My friend and fellow homeschooling mom Laksmi Maluya has been vocal about the place of independent homeschooling in the spectrum. Not just once did I hear her express that independent homeschoolers desire to have the freedom of educating their children sans the traditional mold that has constrained so many. Thus the question: Do independent homeschoolers fall into the category of out of school youth? In the current set up, the answer would be yes.
Not long ago, I had the privilege of having a breakfast meeting with another friend, admirable Philippine homeschool pioneer and now HAPI President Donna Pangilinan-Simpao, M.D. She assures that HAPI is all for fostering a supportive environment for all homeschoolers in the country. Her questions about the status of homeschoolers in Mindanao and how HAPI could be of assistance were proof of this earnest desire to help. Donna’s statement in response to DepEd D.O. 021 2019 is reflective of the Philippine homeschool community leaders’ desire to push for inclusivity while recognizing that there is still much to be done: “Homeschooling is now recognized and included in [the] ‘formal education system’ framework. Many may appreciate the ‘inclusion’ nature in other areas of education as seen in this 153++ page document but ‘homeschooling’ as described and defined in this order is what our government recognizes for now. The working team (HAPI) tried their best to represent all homeschoolers, including those who would like to be ‘independent’ and not enroll with any DepEd recognized or accredited center in our collaboration with our government.” (Ref: https://bit.ly/2O7QU3q).

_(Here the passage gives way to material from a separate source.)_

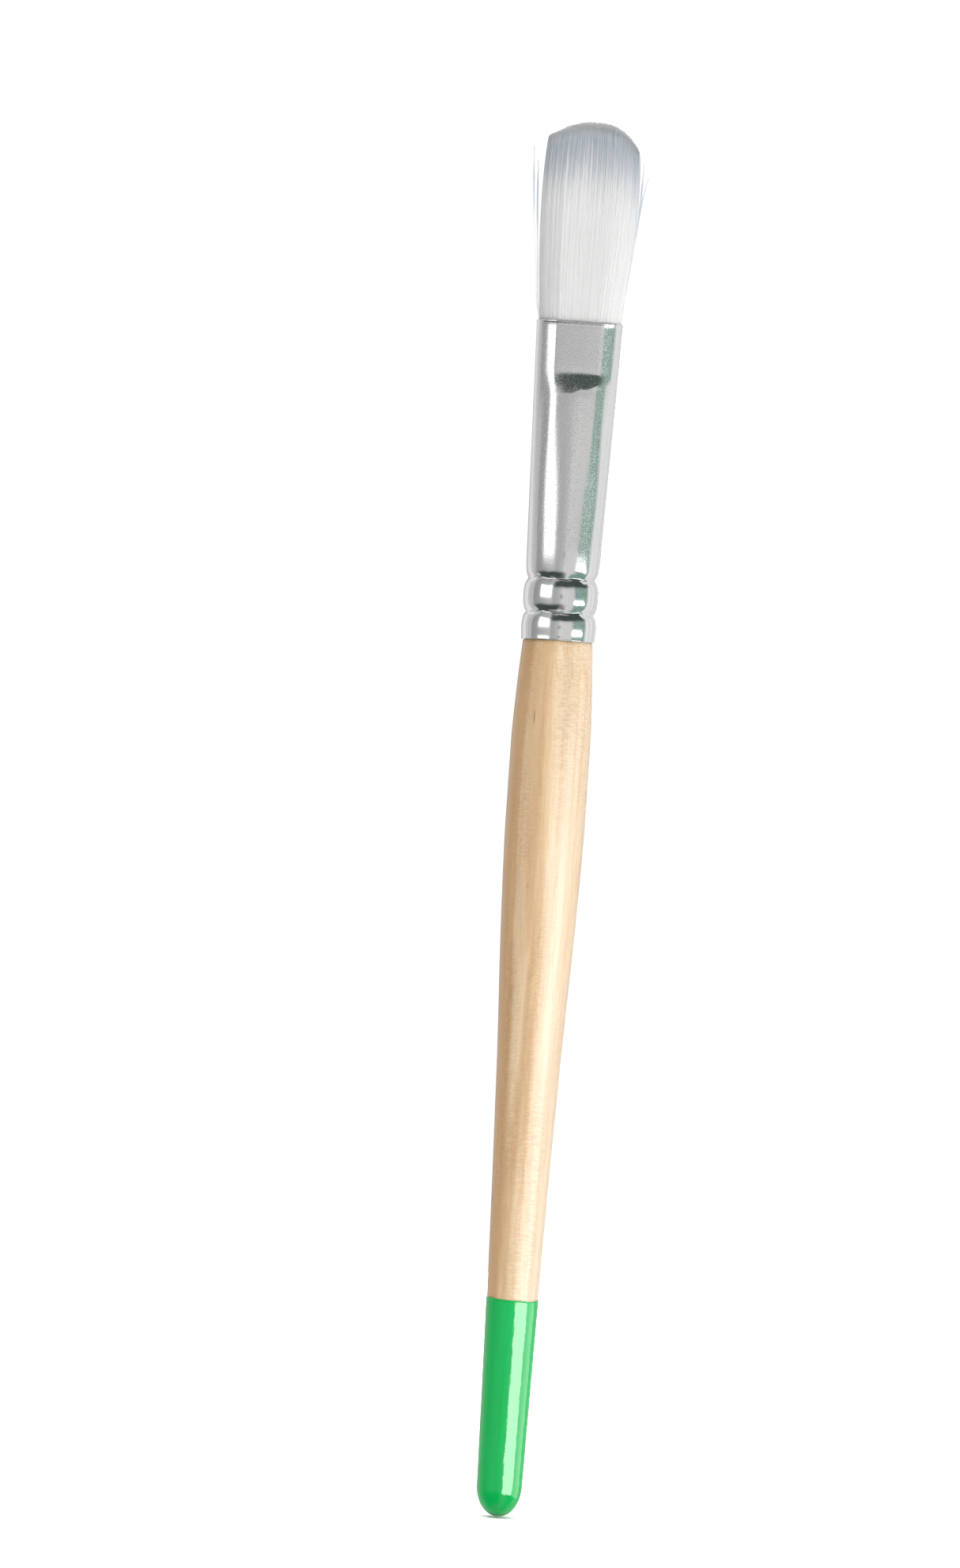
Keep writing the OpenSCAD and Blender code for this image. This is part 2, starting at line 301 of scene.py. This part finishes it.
def aluminium():
    """Bright drawn aluminium. Above the crimps a fine grain, draw marks and small matt
    patches break up its reflections, and it is scuffed at the foot of the flats."""
    mat, tree, shader = material("ferrule_metal", Metallic=1.0)
    place = in_mm(tree)
    axes = put(tree, "SeparateXYZ", {0: place}).outputs
    grain = noise(tree, place, (6.5, 6.5, 6.5), 1.0, 0.6)
    haze = noise(tree, place, (0.35, 0.35, 0.12), 3.0, 0.6)
    marks = noise(tree, place, (3.5, 3.5, 0.03), 2.0, 0.6)
    tone = maths(tree, "MULTIPLY_ADD", marks, 0.6, grain)
    colour = ramp(tree, tone, (0.55, 0.93), (0.8, 0.97), (1.0, 1.0))
    tree.links.new(colour, shader.inputs["Base Color"])
    past_crimps = maths(tree, "SUBTRACT", axes[2], OVAL - 3.5 + BUTT / MM)
    worn = maths(tree, "DIVIDE", past_crimps, 4.0, clamp=True)
    matt = ramp(tree, noise(tree, place, (8.0, 8.0, 8.0), 1.0), (0.46, 0.0), (0.66, 0.26))
    from_foot = maths(tree, "SUBTRACT", axes[2], PANEL - 2.8 + BUTT / MM)
    at_foot = ramp(tree, maths(tree, "ABSOLUTE", from_foot), (0.3, 0.09), (1.0, 0.0))
    aside = maths(tree, "MULTIPLY", maths(tree, "ABSOLUTE", axes[0]), 0.2)
    scuffed = maths(tree, "MULTIPLY", at_foot, ramp(tree, aside, (0.44, 1.0), (0.66, 0.0)))
    rough = maths(tree, "MULTIPLY_ADD", worn, matt, maths(tree, "MULTIPLY_ADD", haze, 0.12, 0.08))
    tree.links.new(maths(tree, "ADD", rough, scuffed), shader.inputs["Roughness"])
    height = maths(tree, "MULTIPLY", tone, maths(tree, "MULTIPLY_ADD", worn, 0.85, 0.15))
    bump(tree, shader, height, 0.000008, 1.0)
    return mat


DYE_L = 14.0                    # the dye fades out over about this length below the tips, in mm


def filament():
    """White translucent synthetic filament, dyed grey-blue towards its tip and grey in its
    last millimetre."""
    mat, tree, shader = material("filament", Roughness=0.5, Specular_IOR_Level=0.2)
    left = put(tree, "Attribute", attribute_name="from_tip").outputs["Fac"]
    tone = put(tree, "Attribute", attribute_name="tone").outputs["Fac"]
    dyed = maths(tree, "MULTIPLY_ADD", maths(tree, "SUBTRACT", tone, 0.5), 6.0, left)
    depth = ramp(tree, maths(tree, "DIVIDE", dyed, DYE_L), (0.0, 0.8), (0.12, 0.95), (0.36, 0.7),
                 (0.62, 0.14), (0.85, 0.0), interpolation="EASE")
    colour = mix(tree, depth, (0.945, 0.945, 0.942), (0.65, 0.69, 0.73))
    colour = mix(tree, ramp(tree, left, (0.0, 0.7), (1.0, 0.0)), colour, (0.60, 0.59, 0.58))
    shade = ramp(tree, tone, (0.0, 0.95), (0.5, 0.99), (1.0, 1.0))
    colour = mix(tree, 1.0, colour, shade, "MULTIPLY")
    tree.links.new(colour, shader.inputs["Base Color"])
    through = put(tree, "BsdfTranslucent", {"Color": colour})
    both = put(tree, "MixShader", {0: 0.65, 1: shader.outputs[0], 2: through.outputs[0]})
    tree.links.new(both.outputs[0], tree.nodes["Material Output"].inputs["Surface"])
    return mat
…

Though homeschooling seems to have found its niche in the Philippine education system, it still has a long way to go to make an impact strong enough for the DepEd to recognize it as a category on its own. For starters, there are a lot of independent homeschoolers who may not find their learning philosophy in alignment with any DepEd recognized homeschool provider and would therefore be falling in the cracks. DepEd would have to keep an open mind if it is sincerely concerned about delivering quality basic education to Filipino children because at the rate things are going now, DepEd sure needs extra help.